KOBİ'lerle ilgili çok sık söylenen, günümüz koşullarını yansıtan sorunları başlıklar halinde bir kez daha yineleyelim: 

- Küresel ölçekli rekabetin yoğunlaşması kâr marjlarını düşürüyor.

- Dış ve iç ekonomide sıkıntılar nedeniyle tüketici talebindeki olumsuzluklar artırıyor.

- Fiyat-odaklı rekabet giderek kızışıyor; ticareti kurallar içinde yapanların, kayıt tutanların işi zorlaşıyor.

- Bir yandan bilimsel-teknolojik gelişmelerin artması, öte yandan değişim ve dönüşümleri uyum için sürekli mevzuat yenilemesi, ciddi uyum sorunları yaratıyor.

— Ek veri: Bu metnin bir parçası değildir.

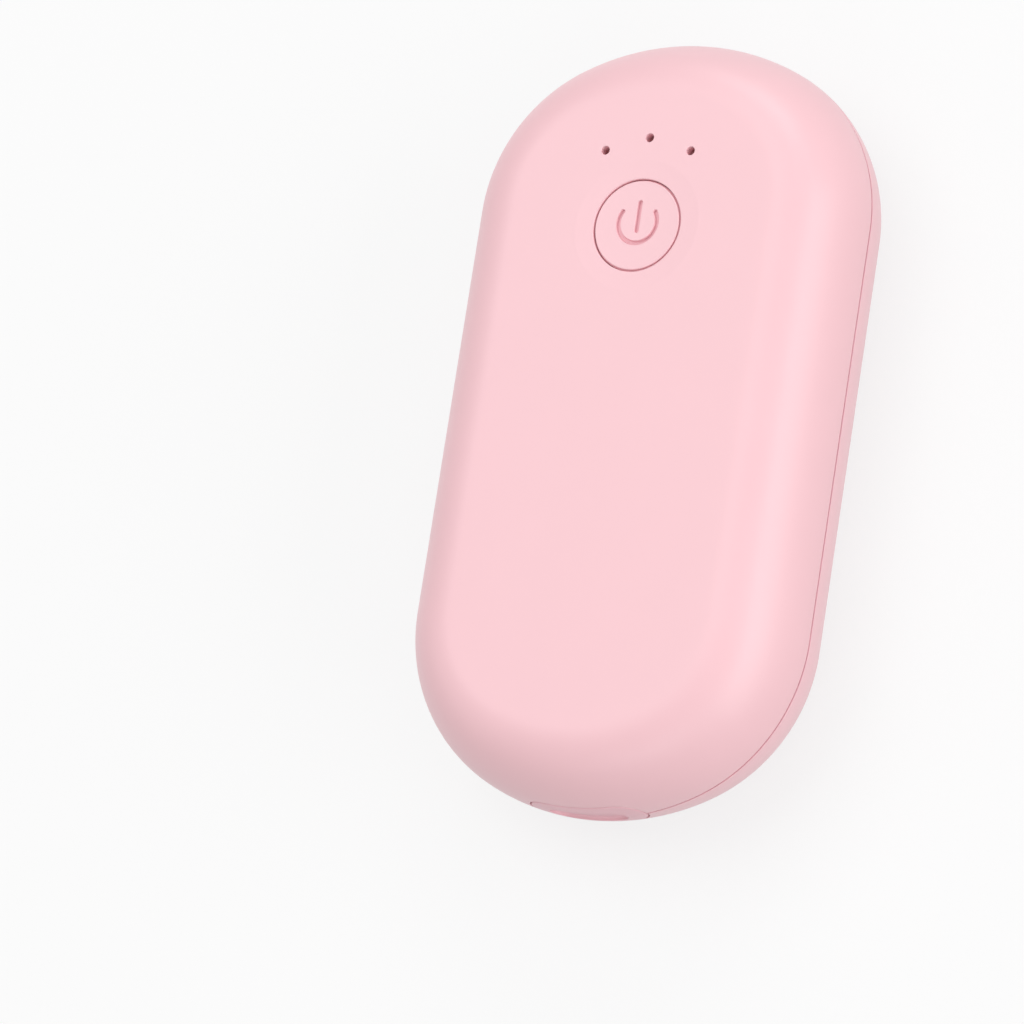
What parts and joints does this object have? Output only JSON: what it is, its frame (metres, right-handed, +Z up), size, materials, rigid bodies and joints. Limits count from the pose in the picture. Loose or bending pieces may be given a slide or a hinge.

- Finansal erişebilirlik ve finansal yönetimde banka sisteminin boşlukları ve diğer destek kurumların yetersizliği gelişmenin önünü tıkıyor.

- Ulaşılabilirlik ve erişilebilirlik altyapıları yeterli olmayan büyük coğrafi alana sahip ülkelerde lojistik maliyetleri işletmeleri ciddi biçimde zorluyor.

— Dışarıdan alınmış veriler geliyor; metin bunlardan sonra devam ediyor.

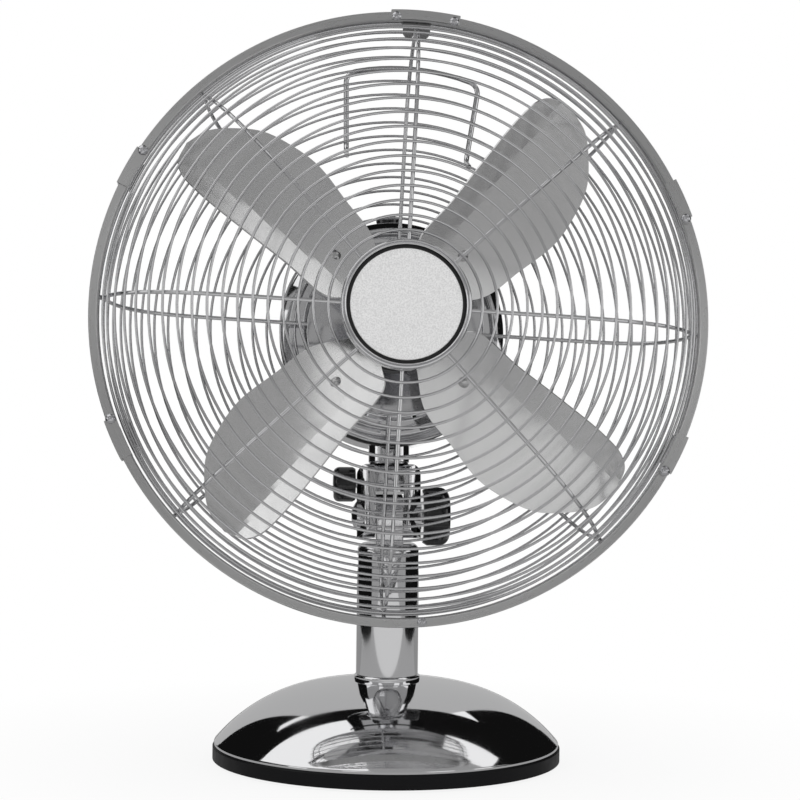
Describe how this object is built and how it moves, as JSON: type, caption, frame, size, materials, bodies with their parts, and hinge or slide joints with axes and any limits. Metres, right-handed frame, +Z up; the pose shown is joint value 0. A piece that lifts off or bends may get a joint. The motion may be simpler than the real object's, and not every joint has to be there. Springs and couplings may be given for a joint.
{
  "type": "desk fan",
  "caption": "Oscillating desk fan with a chromed wire guard, satin metal blades, a chromed motor housing, a tilting neck and a round domed base.",
  "frame": {"origin": "on the floor under the middle of the base, where the rubber feet stand", "axes": "+Z up along the neck, the air leaves towards -Y, +X to the right seen from the front"},
  "size_m": [0.34, 0.2449, 0.43],
  "materials": {
    "chrome_plate": "polished chrome plate",
    "brushed_ring": "brushed along the ring",
    "satin_blade": "satin, fine lengthwise grain",
    "badge_silver": "fine sandblasted silver",
    "black_gloss": "glossy black moulding",
    "black_matte": "fine matte black moulding",
    "black_paint": "black powder coat",
    "raw_iron": "rough casting",
    "black_rubber": "soft matte rubber",
    "plated_steel": "bright zinc plate",
    "die_cast": "dull die casting",
    "core_steel": "edges of thin steel sheets",
    "copper_wire": "varnished wire",
    "bronze": "oiled sintered bush"
  },
  "bodies": {
    "stand": {"base_dome": "chrome_plate", "base_skirt": "black_gloss", "base_plate": "black_paint", "ballast_weight": "raw_iron", "rubber_feet": "black_rubber", "base_screws": "plated_steel", "cord_gland": "black_matte", "speed_switch": "black_matte", "neck_collar": "chrome_plate", "neck_tube": "chrome_plate", "neck_head": "chrome_plate", "neck_stud": "plated_steel", "neck_nut": "plated_steel"},
    "knob_speed": {"speed_knob": "black_gloss"},
    "yoke": {"yoke_fork": "chrome_plate", "pivot_bolt": "chrome_plate", "spindle": "plated_steel", "thrust_washer": "plated_steel"},
    "knob_tilt": {"tilt_knob": "black_gloss"},
    "knob_lock": {"lock_knob": "black_gloss", "lock_screw": "plated_steel"},
    "head": {"front_guard": "chrome_plate", "rear_guard": "chrome_plate", "carry_handle": "chrome_plate", "guard_ring": "brushed_ring", "ring_strap": "brushed_ring", "ring_screws": "plated_steel", "rim_bracket": "black_matte", "badge_rim": "chrome_plate", "badge_disc": "badge_silver", "badge_clamp": "plated_steel", "badge_screw": "plated_steel", "latch_rivets": "plated_steel", "motor_front_cover": "chrome_plate", "motor_rear_cover": "chrome_plate", "motor_band": "black_gloss", "motor_front_shield": "die_cast", "motor_rear_shield": "die_cast", "stator_core": "core_steel", "stator_windings": "copper_wire", "motor_bearings": "bronze", "guard_nut": "black_matte", "gearbox_case": "chrome_plate"},
    "rotor": {"motor_shaft": "plated_steel", "rotor_core": "core_steel", "blade_hub": "plated_steel", "blade_rivets": "satin_blade", "hub_nut": "black_matte", "fan_blade_1": "satin_blade", "fan_blade_2": "satin_blade", "fan_blade_3": "satin_blade", "fan_blade_4": "satin_blade"},
    "knob_swing": {"oscillation_knob": "black_gloss"},
    "latch_1": {"guard_latch_1": "brushed_ring"},
    "latch_2": {"guard_latch_2": "brushed_ring"},
    "latch_3": {"guard_latch_3": "brushed_ring"},
    "latch_4": {"guard_latch_4": "brushed_ring"}
  },
  "joints": [
    {"name": "speed_turn", "type": "hinge", "parent": "stand", "child": "knob_speed", "pos_m": [0, 0.072, 0.03483], "axis": [0, 0.4641, 0.8858], "range_deg": [0, 135]},
    {"name": "tilt", "type": "hinge", "parent": "stand", "child": "yoke", "pos_m": [0, 0, 0.1435], "axis": [-1, 0, 0], "range_deg": [-17, 15]},
    {"name": "tilt_knob_turn", "type": "hinge", "parent": "yoke", "child": "knob_tilt", "pos_m": [0.0198, 0, 0.1435], "axis": [1, 0, 0], "range_deg": [0, 360]},
    {"name": "lock_knob_turn", "type": "hinge", "parent": "yoke", "child": "knob_lock", "pos_m": [-0.0198, 0.00227, 0.16196], "axis": [-1, 0, 0], "range_deg": [0, 360]},
    {"name": "swing", "type": "hinge", "parent": "yoke", "child": "head", "pos_m": [0, 0.00372, 0.17377], "axis": [0, 0.1219, 0.9925], "range_deg": [-40, 40]},
    {"name": "spin", "type": "hinge", "parent": "head", "child": "rotor", "pos_m": [0, 0.01273, 0.24722], "axis": [0, 0.9925, -0.1219], "continuous": true},
    {"name": "swing_knob_pull", "type": "slide", "parent": "head", "child": "knob_swing", "axis": [0, 0.1219, 0.9925], "range_m": [0, 0.008]},
    {"name": "latch_1_turn", "type": "hinge", "parent": "head", "child": "latch_1", "pos_m": [0.1577, -0.08567, 0.31557], "axis": [0, 0.9925, -0.1219], "range_deg": [0, 75]},
    {"name": "latch_2_turn", "type": "hinge", "parent": "head", "child": "latch_2", "pos_m": [0.14459, -0.10273, 0.17661], "axis": [0, 0.9925, -0.1219], "range_deg": [0, 75]},
    {"name": "latch_3_turn", "type": "hinge", "parent": "head", "child": "latch_3", "pos_m": [-0.15681, -0.09958, 0.20226], "axis": [0, 0.9925, -0.1219], "range_deg": [0, 75]},
    {"name": "latch_4_turn", "type": "hinge", "parent": "head", "child": "latch_4", "pos_m": [-0.14157, -0.08161, 0.34863], "axis": [0, 0.9925, -0.1219], "range_deg": [0, 75]}
  ]
}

- Komşularla ve yakın çevre ile sorunsuz dış ilişkiler yaratılamayınca, belirsizlikler artıyor; eskiden kurulan bağlantıların ve oluşturulan eşleşmelerin sürdürülebilirliği olanaksız hale geliyor.

- Ortaklık ve işbirliği yapmanın kültürel kısıtlarına sahip ve ekonomik fazla açısından yetersiz kalan gelişmekte olan ülkelerde maliyetleri istenen düzeye çekmek zorlaşıyor.

- Özellikle kasaba kültürünün yaygınlaşmasıyla birlikte, ödemelerde güven konusun giderek zayıflaması, sözün, çekin ve senetlerin anlamsız hale gelmesi işletme yöneticilerinin kabusu haline geliyor.

- Tedarik zincirindeki hızlı değişmeler, ölçek erişebilirliği ile küçük ve orta ölçek yapının hız ve esnekliğini koordine eden avantajlı konumun yaratılmasını zorluyor.

- Asgari ücret tabanının yükseltilmesi, ucuz-emek odaklı olan KOBİ'lerimizin yüzde 80'inden fazlasını  kayıt dışılığa iterek çıkmaz sokakların artmasına yol açıyor.

Üretim sistemi değişiyor

Söylenenlerin hepsi doğrudur; hepsi bugünkü sistemimizin yarattığı sorunlardır. Tartışma enerjimizin yarasını bu alana harcıyorsak, öteki yarasını da  üretim sistemindeki değişmelerin KOBİ'leri nasıl etkileyeceğine harcamalıyız. Geleceği planlamanın “bilinçli davranışın temel bileşenlerinden biri” olduğunu unutmamalıyız: Dünyayı sezecek, anlayacak ve açıklayacaksın, kendi olanak ve kısıtlarını net olarak bileceksin ve gelecekle ilgili bir plana sahip olacak; kaynakları o plan çerçevesinde yönlendireceksin...

En çok 10 yıl içinde KOBİ'leri alabildiğine zorlayacak gelişmeleri tartışalım.Özellikle de  başarısızlıklarla yüzleşmenin, başarı öykülerinden daha öğretici, eğitici ve verimli olduğunu anımsayarak, dalkavukluk yapmadan çıkar ilişkisi kurmadan düşünce geliştirelim, anlatalım ve yazalım, diyorum.